Moreover, according to The New York Times, the administration did not notify the International Committee of the Red Cross of Mr. Warsame’s capture until approximately two months after his detention. This is illegal and inexcusable. It means in effect that Mr. Warsame was disappeared for this period with all the attendant dangers such hidden detention engenders. It is reminiscent of early Guantánamo Bay and CIA “black site” detention.
We also question under what authority Mr. Warsame was captured and detained. The administration must clarify whether it claims authorization to capture and detain him under the 2001 Authorization to Use Military Force. Such authority only extends to those involved with the 9/11 attacks, and his relationship to those attacks seems remote or nonexistent. Rather, it appears that the administration is stretching the meaning of that law to capture and detain, perhaps indefinitely, anyone it claims is a terrorism suspect anywhere in the world. Such actions undercut the important criminal protections to which every suspect is entitled. Those protections kick in upon arrest and not two months after the fact.
Even accepting the administration’s argument of laws of war, it is illegal under any circumstance to hold people at sea except pending transfer to land and not for purposes of interrogation outside the law. That provision was written into the Geneva Conventions and U.S. military regulations, most likely in response to Japanese abuses of American prisoners aboard ‘Hell Ships’ in World War II.
The administration must answer a host of questions surrounding this action:
First are questions regarding the legal authority for Mr. Warsame’s capture and detention.

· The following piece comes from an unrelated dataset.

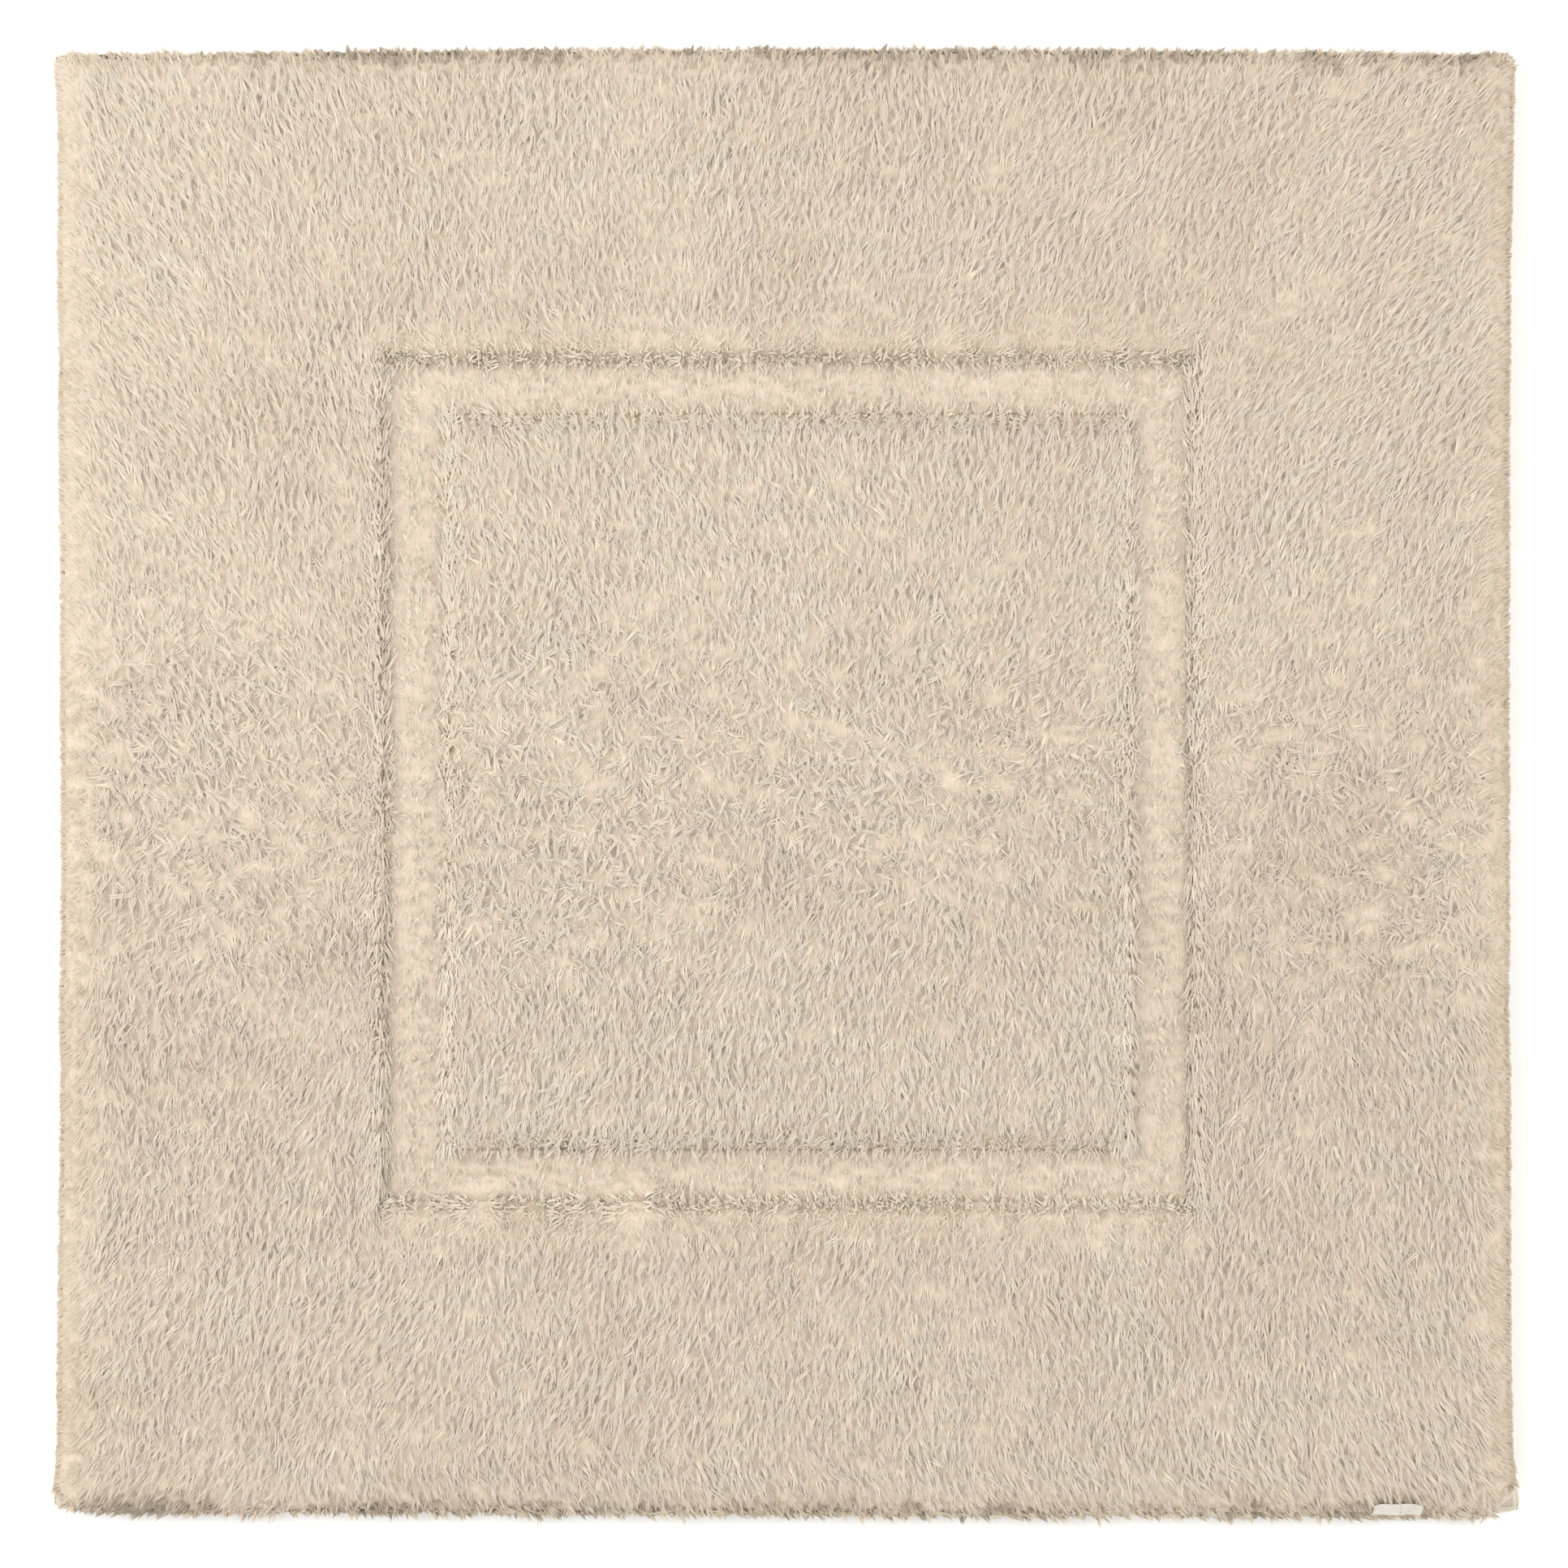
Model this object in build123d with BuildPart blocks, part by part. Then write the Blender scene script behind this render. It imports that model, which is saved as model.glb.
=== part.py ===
from build123d import *
import os

# A square tufted bath mat with a sunken frame in its pile. Millimetres, +Z up, +Y towards the back
# edge. The origin is the middle of the underside, so the mat lies on Z = 0.
# From the floor up it is: the latex coat with the turned-under hems around it, the woven cloth, and
# the pile. The pile is high in the border and in the centre, and low in the frame between them.

# --- driving dimensions ---------------------------------------------------------------------------
mat_width = 600.0             # X, over the folds of the left and right hems
mat_depth = 600.0             # Y, over the folds of the front and back hems
cloth_thickness = 1.0         # woven cloth that the tufts are stitched through, and its hems
cloth_corner_radius = 3.0
latex_thickness = 1.0         # back coat that locks the tufts

high_pile = 18.0              # border and centre, above the cloth
low_pile = 11.0               # sunken frame, above the cloth
side_border = 133.0           # mat edge to frame, at the left and right
end_border = 128.5            # mat edge to frame, at the front and back
side_frame = 25.5             # width of the frame's left and right legs
end_frame = 21.3              # width of the frame's front and back legs

pile_inset = 2.0              # bare cloth between the mat's edge and the outermost tufts
pile_corner_radius = 16.0     # leaves the cloth bare at each corner
shoulder_radius = 13.0        # where the border falls away to the mat's edge
wall_radius = 5.0             # where the high pile falls away to the frame

hem_width = 12.0
seam_margin = 3.0             # hem's inner edge to its seam
stitch_length = 3.6
stitch_pitch = 5.0
thread_diameter = 0.6

label_width = 20.0
label_thickness = 0.4
label_past_seam = 4.0         # how far its sewn-down foot runs in past the front hem's seam
label_turn = 60.0             # degrees of the border's shoulder that the label covers
label_from_right = 40.0       # mat edge to the label's right-hand edge

# --- derived sizes --------------------------------------------------------------------------------
OUTWARD = {"front": (0, -1), "right": (1, 0), "back": (0, 1), "left": (-1, 0)}

cloth_bottom = max(latex_thickness, cloth_thickness)
cloth_top = cloth_bottom + cloth_thickness
hem_bottom = cloth_bottom - cloth_thickness

mat_size = (mat_width, mat_depth)
latex_size = (mat_width - 2 * hem_width, mat_depth - 2 * hem_width)
pile_size = (mat_width - 2 * pile_inset, mat_depth - 2 * pile_inset)
frame_size = (mat_width - 2 * side_border, mat_depth - 2 * end_border)
centre_size = (frame_size[0] - 2 * side_frame, frame_size[1] - 2 * end_frame)
seam_inset = hem_width - seam_margin

os.makedirs("parts", exist_ok=True)


def ring_leg(side, outer, inner):
    """Middle, width and depth, seen from above, of one leg of a rectangular ring.

    The front and back legs run the ring's whole width, and the side legs fit between them.
    """
    out_x, out_y = OUTWARD[side]
    if out_y:
        return (0, out_y * (outer[1] + inner[1]) / 4), outer[0], (outer[1] - inner[1]) / 2
    return (out_x * (outer[0] + inner[0]) / 4, 0), (outer[0] - inner[0]) / 2, inner[1]


# --- cloth and latex coat -------------------------------------------------------------------------
with BuildPart() as backing_cloth:
    with BuildSketch(Plane.XY.offset(cloth_bottom)):
        RectangleRounded(mat_width, mat_depth, cloth_corner_radius)
    extrude(amount=cloth_thickness)
backing_cloth.part.label = "backing_cloth"
export_step(backing_cloth.part, "parts/backing_cloth.step")

with BuildPart() as latex_coat:
    with BuildSketch(Plane.XY.offset(cloth_bottom)):
        Rectangle(*latex_size)
    extrude(amount=-latex_thickness)
latex_coat.part.label = "latex_coat"
export_step(latex_coat.part, "parts/latex_coat.step")

# --- hems and their seams -------------------------------------------------------------------------
# Each seam is a row of stitches let into its hem's underside.
with BuildPart() as hem_ring:
    with BuildSketch(Plane.XY.offset(hem_bottom)):
        RectangleRounded(*mat_size, cloth_corner_radius)
        Rectangle(*latex_size, mode=Mode.SUBTRACT)
    extrude(amount=cloth_thickness)

for side, (out_x, out_y) in OUTWARD.items():
    middle, width, depth = ring_leg(side, mat_size, latex_size)
    seam_middle = (out_x * (mat_width / 2 - seam_inset), out_y * (mat_depth / 2 - seam_inset))
    if out_y:
        rows, turn = (int((width - 2 * seam_inset) // stitch_pitch), 1), 0
    else:
        rows, turn = (1, int(depth // stitch_pitch)), 90

    with BuildPart() as hem_stitch:
        with BuildSketch(Plane.XY.offset(hem_bottom)):
            with Locations(seam_middle):
                with GridLocations(stitch_pitch, stitch_pitch, *rows):
                    SlotOverall(stitch_length, thread_diameter, rotation=turn)
        extrude(amount=thread_diameter)
    hem_stitch.part.label = f"hem_stitch_{side}"
    export_step(hem_stitch.part, f"parts/hem_stitch_{side}.step")

    with BuildPart() as hem:
        add(hem_ring.part)
        with BuildSketch(Plane.XY.offset(hem_bottom)):
            with Locations(middle):
                Rectangle(width, depth)
        extrude(amount=cloth_thickness, mode=Mode.INTERSECT)
        add(hem_stitch.part, mode=Mode.SUBTRACT)
    hem.part.label = f"hem_{side}"
    export_step(hem.part, f"parts/hem_{side}.step")

# --- label ----------------------------------------------------------------------------------------
# A blank woven tape: the front seam holds its foot down on the cloth, and the rest is turned up over
# the border's front shoulder.
shoulder_centre = (shoulder_radius - pile_size[1] / 2, cloth_top + high_pile - shoulder_radius)
label_front = -pile_size[1] / 2 - label_thickness
label_back = seam_inset + label_past_seam - mat_depth / 2
label_left = mat_width / 2 - label_from_right - label_width

with BuildPart() as care_label:
    with BuildSketch(Plane.YZ.offset(label_left)):
        with BuildLine():
            outer_turn = CenterArc(shoulder_centre, shoulder_radius + label_thickness, 180, -label_turn)
            inner_turn = CenterArc(shoulder_centre, shoulder_radius, 180, -label_turn)
            Line(outer_turn @ 1, inner_turn @ 1)
            Polyline(
                inner_turn @ 0,
                (label_front + label_thickness, cloth_top + label_thickness),
                (label_back, cloth_top + label_thickness),
                (label_back, cloth_top),
                (label_front, cloth_top),
                outer_turn @ 0,
            )
        make_face()
    extrude(amount=label_width)
care_label.part.label = "care_label"
export_step(care_label.part, "parts/care_label.step")

# --- pile -----------------------------------------------------------------------------------------
# The border and the frame are rings of four legs each. The high pile's edges are rounded over: wide
# at the mat's edge, and tighter beside the frame.
with BuildPart() as border_ring:
    with BuildSketch(Plane.XY.offset(cloth_top)):
        RectangleRounded(*pile_size, pile_corner_radius)
        Rectangle(*frame_size, mode=Mode.SUBTRACT)
    extrude(amount=high_pile)
    fillet(border_ring.faces().sort_by(Axis.Z)[-1].outer_wire().edges(), radius=shoulder_radius)
    fillet(border_ring.faces().sort_by(Axis.Z)[-1].inner_wires()[0].edges(), radius=wall_radius)

for side in OUTWARD:
    middle, width, depth = ring_leg(side, pile_size, frame_size)
    with BuildPart() as border_pile:
        add(border_ring.part)
        with BuildSketch(Plane.XY.offset(cloth_top)):
            with Locations(middle):
                Rectangle(width, depth)
        extrude(amount=high_pile, mode=Mode.INTERSECT)
        if side == "front":
            add(care_label.part, mode=Mode.SUBTRACT)
    border_pile.part.label = f"border_pile_{side}"
    export_step(border_pile.part, f"parts/border_pile_{side}.step")

    middle, width, depth = ring_leg(side, frame_size, centre_size)
    with BuildPart() as frame_pile:
        with BuildSketch(Plane.XY.offset(cloth_top)):
            with Locations(middle):
                Rectangle(width, depth)
        extrude(amount=low_pile)
    frame_pile.part.label = f"frame_pile_{side}"
    export_step(frame_pile.part, f"parts/frame_pile_{side}.step")

with BuildPart() as centre_pile:
    with BuildSketch(Plane.XY.offset(cloth_top)):
        Rectangle(*centre_size)
    extrude(amount=high_pile)
    fillet(centre_pile.faces().sort_by(Axis.Z)[-1].edges(), radius=wall_radius)
centre_pile.part.label = "centre_pile"
export_step(centre_pile.part, "parts/centre_pile.step")
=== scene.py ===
# %% [markdown]
# # A tufted bath mat
# The mat is a square of woven cloth with thousands of yarn tufts stitched through it. The tufts stand
# high in a wide border and in the centre, and low in a frame between them. Round the edge the cloth is
# turned under and sewn down, and a latex coat on the back locks the tufts.
#
# The CAD model gives the place and size of every part, so this lesson starts by loading it. Everything
# that follows takes its sizes from the CAD parts' boxes and dresses them.

# %% Load the CAD model
import math

import bmesh
import bpy
import numpy as np
from mathutils import Matrix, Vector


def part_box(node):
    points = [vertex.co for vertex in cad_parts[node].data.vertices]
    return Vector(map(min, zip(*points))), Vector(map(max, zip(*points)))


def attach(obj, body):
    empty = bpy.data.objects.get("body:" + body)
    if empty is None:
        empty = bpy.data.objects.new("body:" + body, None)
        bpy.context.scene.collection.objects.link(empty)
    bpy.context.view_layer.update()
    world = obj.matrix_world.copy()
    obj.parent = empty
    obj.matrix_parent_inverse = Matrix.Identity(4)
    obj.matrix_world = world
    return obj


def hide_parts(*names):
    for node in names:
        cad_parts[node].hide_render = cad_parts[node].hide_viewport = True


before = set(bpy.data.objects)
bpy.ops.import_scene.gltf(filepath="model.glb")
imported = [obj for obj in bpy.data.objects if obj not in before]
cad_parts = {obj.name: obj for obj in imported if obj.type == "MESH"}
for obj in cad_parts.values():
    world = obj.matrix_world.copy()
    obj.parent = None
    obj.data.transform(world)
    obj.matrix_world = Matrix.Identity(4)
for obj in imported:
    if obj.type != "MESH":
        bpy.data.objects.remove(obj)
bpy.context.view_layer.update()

# %% [markdown]
# ## Sizes
# Asking each CAD part for its box keeps this file true to the design: when the CAD model changes, the
# looks follow. Only the half sizes are kept, because the mat is centred on the origin.

# %% Read the sizes of the parts
cloth_low, cloth_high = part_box("backing_cloth")
latex_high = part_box("latex_coat")[1]
border_low, border_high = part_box("border_pile_front")
frame_left_low, frame_left_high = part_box("frame_pile_left")
frame_front_low, frame_front_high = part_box("frame_pile_front")
label_low, label_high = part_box("care_label")

MAT = np.array([cloth_high.x, cloth_high.y])
PILE = np.array([border_high.x, -border_low.y])
FRAME = np.array([-frame_left_low.x, -frame_front_low.y])
CENTRE = np.array([-frame_left_high.x, -frame_front_high.y])
LATEX = np.array([latex_high.x, latex_high.y])
CLOTH_TOP = cloth_high.z
CLOTH_BOTTOM = cloth_low.z
HIGH_PILE = border_high.z - CLOTH_TOP
LOW_PILE = frame_left_high.z - CLOTH_TOP
print("half sizes: mat", MAT, "pile", PILE, "frame", FRAME, "centre", CENTRE)
print("pile heights:", round(HIGH_PILE, 4), round(LOW_PILE, 4))

# %% [markdown]
# ## Camera, floor and light
# The mat is seen from straight above. A long lens from well up keeps the square looking square, and the
# slight perspective shows the outer walls of the sunken frame, as it would in a studio.
#
# The light is two large soft panels at the left and right, the left one stronger, and a pale sky. Low
# light from the side is what makes pile readable: each lock gets a bright flank and a soft shadow.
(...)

- Under what legal theory and under what power was the administration operating to justify his capture and detention?
- If the administration claims authority under the AUMF, how would that have justified the detention given that there is supposed to be an explicit tie to 9/11 in those cases?
- Does the administration believe we are engaged in armed conflict in Somalia sufficient to trigger application of the laws of war? With the Shabab?
- If Mr. Warsame was purportedly held in connection with an armed conflict, what does the administration claim his status was under the laws of war?
- Does the administration claim that Congress has authorized armed conflict with the Shabab?
Second are questions concerning his treatment once captured.
- Under what authority does the administration claim it may hold a person beyond fourteen days without notifying the Red Cross?
- How long does the administration claim they may hold a person without procedural protections (e.g., access to counsel and being informed of the right to habeas corpus) before they are prosecuted?
- How can Mr. Warsame’s Miranda waiver have been genuinely voluntary if he was only read his rights two months into his incommunicado detention and interrogation, even after a supposed “break”?
- Was Mr. Warsame allowed contact with his family?
- Separate and apart from authority to detain, what authority did they have to interrogate him?
Third are questions regarding how widespread is the practice under which Mr. Warsame was held.
- How many other people are floating around on U.S. prison ships?
- How many of those are unknown to the Red Cross?
The proper way to handle Mr. Warsame was the way the U.S. handled other pirate cases in 2009 and 2010: suspects were brought to the U.S. to face criminal charges in New York and Virginia within days of capture at sea. The Obama administration appears to have created a floating legal black hole, just as Guantánamo Bay was originally conceived: no Red Cross, no lawyers, no habeas – no rights.